The imperative "Be instructed" speaks with particular urgency to Catholics who approach the sacrament of Penance. Mûsār — divine correction — is not something to be fled but embraced as the very mechanism of God's mercy. Pope Francis in Amoris Laetitia (§291) speaks of the importance of accompaniment and correction within the community of faith; Jeremiah's appeal is precisely this: an anguished accompaniment before the moment of irreversibility.
Finally, the startling image of God's soul being "torn away" against His will is a corrective to both presumption and despair. God does not abandon easily — He warns, He pleads, He sends prophets. But the warning is real: the moment of conversion is not infinite. The invitation stands today.
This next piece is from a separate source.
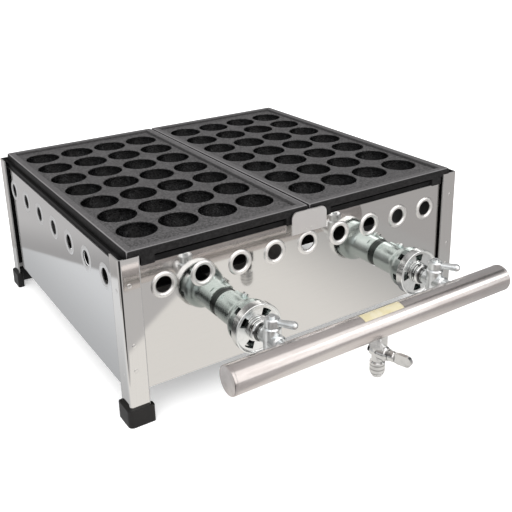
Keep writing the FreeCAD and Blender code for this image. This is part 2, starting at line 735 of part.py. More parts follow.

Verse 8 — "Be instructed, Jerusalem"
The final verse pivots abruptly from judgment to appeal in a single imperative: hiwwāsĕrî — "Be instructed," "Accept correction," "Let yourself be chastened." The word derives from yāsar, meaning to discipline or form through correction, the same root underlying the Hebrew concept of divine education (mûsār). This is not merely a warning; it is an offer of formation. The grammar is urgent and direct — second person feminine singular, addressing Jerusalem as a person, as a daughter.
The two conditional clauses that follow ("lest my soul be alienated from you, lest I make you a desolation") reveal the shocking vulnerability in God's language. The Hebrew nāqōaʿ napšî mimmēk — "lest my soul be torn away from you" — uses a word that implies wrenching, dislocation, the severing of an attachment. God speaks as one who does not want to depart. The desolation threatened is not the preferred outcome; it is the tragedy that will result if Jerusalem refuses correction. The passage ends not with a sentence but with a warning — which is itself a form of mercy.
Typological and Spiritual Senses
The literal siege of Jerusalem points typologically to the soul under sin. The Church Fathers read the city of Jerusalem throughout the prophets as a figure of the soul called to be God's dwelling place. When the soul "fills itself with oppression within," when sin becomes as natural as a flowing spring, it invites the disciplining hand of God — not as punishment for its own sake but as the last mercy before spiritual desolation. The siege is the sermon.